The water has always been an important means of transport for the people of Sydney, as well as an important source of food. Late in 1788, Watkin Tench records with his usual humility that he undertook a survey of the harbour:

in order to compute the number of canoes and inhabitants which it might contain. Sixty-seven canoes and 147 people were counted. No estimate, however, of even tolerable accuracy can be drawn from so imperfect a datum, though it was perhaps the best in our power to acquire.[ii]

When the colony extended to Rose Hill – renamed Parramatta in 1791 – transport by boat was preferable to the road. For the farms on the Hawkesbury River – the first 15 colonial farms were established on the east bank in 1794 by lieutenant-governor Francis Grose[iii]– communication between the little settlements that sprang up on both sides of the river was generally by boat, and boats were used to transport the agricultural goods that the colony soon came to depend on. On Port Jackson the boat was also the preferred means of transport, even a century after Tench’s ‘imperfect’ survey. Balmain became a popular place to live largely because of easy access to the city via the steam ferries. In 1900 there were ten different ferry wharves servicing Balmain, from Elliott St on the north side of the peninsula, round to Reynolds St on the south side.[iv]

Traffic to the north of the colony was by boat, to ports like Morpeth, until the large-scale release of land in the Hunter Valley.

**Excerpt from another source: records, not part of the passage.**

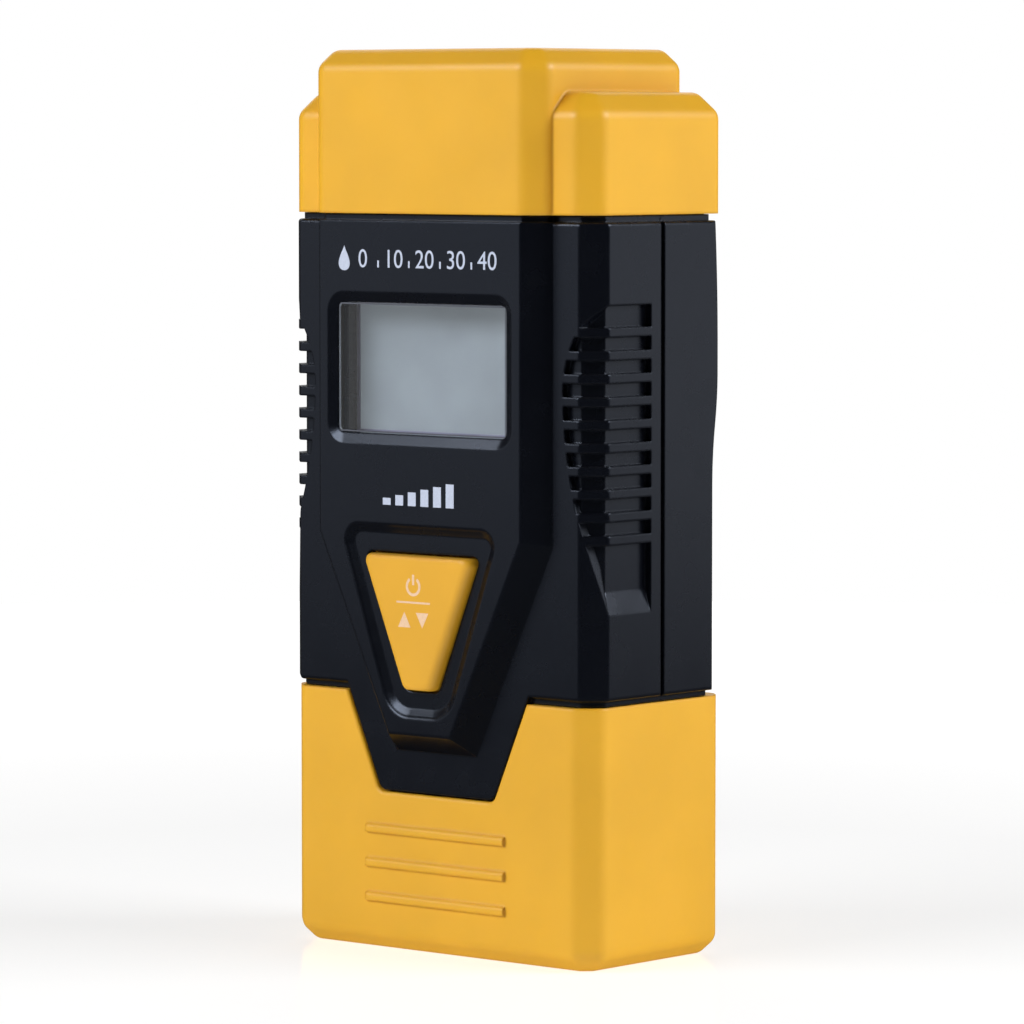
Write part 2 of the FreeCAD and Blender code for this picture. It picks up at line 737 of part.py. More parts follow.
# ---------------------------------------------------------------- battery cover
def cover_rib(z):
    """One cross rib on the front: a sharp lower edge, a flat face and a sloping top."""
    near, root = SHOULDER_DEPTH - COVER_RIB_PROUD, SHOULDER_DEPTH + COVER_RIB_PROUD
    face = [(near, z + COVER_RIB_LEAN), (near, z + COVER_RIB_FACE_TOP)]
    profile = [(root, z)] + face + [(root, z + COVER_RIB_HEIGHT)]
    radii = [0.0, COVER_RIB_LOW_ROUND, COVER_RIB_HIGH_ROUND, 0.0]
    wire = outline(profile, radii, in_side(-COVER_RIB_HALF))
    return Part.Face(wire).extrude(Vector(2 * COVER_RIB_HALF, 0, 0))


def battery_cover():
    outer = softened(cover_slab(0.0, 0.0, COVER_TOP), 0.0, COVER_TOP, COVER_CUT)
    outer = fused([outer] + [cover_rib(z) for z in COVER_RIBS])
    radii = [0.0, TONGUE_ROUND, TONGUE_ROUND, 0.0]
    notch = front_prism(tongue_outline(0.0), radii, -1.0, SHOULDER_DEPTH + SPIGOT_INSET)
    inside = cut_end(cover_slab(CAP_WALL, COVER_FLOOR, COVER_TOP + 1), COVER_FLOOR, INNER_CUT)
    shape = outer.cut([notch, inside])
    rim = edges_at_depth(shape, SHOULDER_DEPTH)
    rim = [e for e in rim if TONGUE_TIP - SAME < e.BoundBox.ZMin < COVER_TOP - SAME]
    return shape.makeFillet(NOTCH_FILLET, rim)


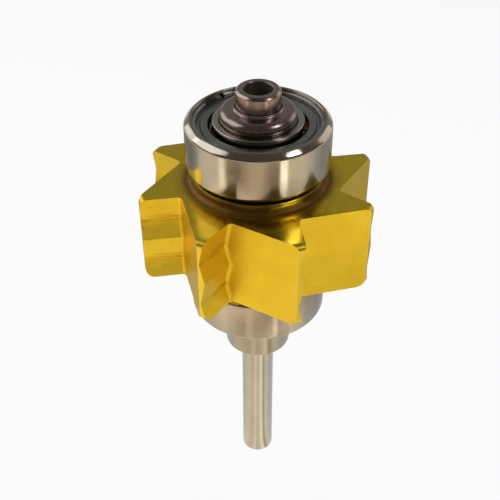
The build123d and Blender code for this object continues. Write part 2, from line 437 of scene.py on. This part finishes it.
def make_turned_gold():
    """Flat and turned faces: brighter than the milled ones, with painted brown shade round each neck's foot,
    left off up the neck on its lit side.
    """
    gold, tone = gold_base("turned_gold", 0.2)
    # painted shade: a brown ring round each neck's foot, where the bearing above shades it; it is also
    # rougher there
    inside = neck_radius - 0.05
    outward = gold.span(gold.radius(), (inside, inside + 1))
    painted_shade_ring = gold.shades(outward, [
        (0.0527, grey(0.8)), (0.056, white), (0.28, white), (0.54, grey(0.3)), (0.95, black)])
    # the painted shade is left off up the neck on this side, where the neck catches a highlight
    unshaded_lit_side = gold.shades(gold.azimuth(), [
        (0.27, white), (0.29, grey(0.05)), (0.335, grey(0.05)), (0.36, white)])
    up_the_neck = gold.span(gold.height(), (blade_top, blade_top + upper_neck_height))
    foot = gold.shades(up_the_neck, [(0.35, white), (0.6, black)])
    painted_shade_share = gold.mix("MULTIPLY", painted_shade_ring, gold.mix("LIGHTEN", unshaded_lit_side, foot))
    painted_shade_tone = gold.shades(gold.noise(2.5), [(0.3, (0.13, 0.065, 0.012)), (0.7, (0.19, 0.095, 0.020))])
    gold.colour(gold.mix("MIX", tone, painted_shade_tone, painted_shade_share))
    smooth = gold.shades(gold.noise(3, detail=5), [(0.25, grey(0.17)), (0.75, grey(0.25))])
    rough = gold.shades(gold.noise(3, detail=5), [(0.25, grey(0.44)), (0.75, grey(0.54))])
    gold.links.new(gold.mix("MIX", smooth, rough, painted_shade_share), gold.shader.inputs["Roughness"])
    gold.bump(gold.turning(14), 0.0005)
    gold.bump(gold.noise(4), 0.0012)
    return gold.material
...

Land had been held back while there was a penal settlement for secondary offenders at Newcastle, but after its closure in 1822 the governor started to distribute large grants in the area, encouraging wealthy settlers to establish farms. The Great North Road was built between 1826 and 1836 by convict labourers. At its full length, it ran from its current turn-off at Parramatta Road, Five Dock, to Abbotsford, where there was a punt to take you across the Parramatta River. You can chart its course from where it comes back out of the river into Punt Road in Gladesville, onto Victoria Road as far as Ryde, then north-west up to Dural. From there it joins the Old Northern Road (the original road north) and you can follow it all the way up to Wiseman’s Ferry where there is still a punt to take you across the Hawkesbury River, and further north.

[i]email interview 23 March 2006

[ii]Tench, W. 1788. First published 1789 and 1793. Reproduced in Flannery, T, Two Classic Tales of Australian Exploration. Text Publishing, 2002, p92.

[iii]‘Exploring the Hawkesbury’ R. Ian Jack, Kangaroo Press 1986

[iv]‘Leichhardt: On the margins of the city’ Max Solling and Peter Reynolds, Allen & Unwin 1997.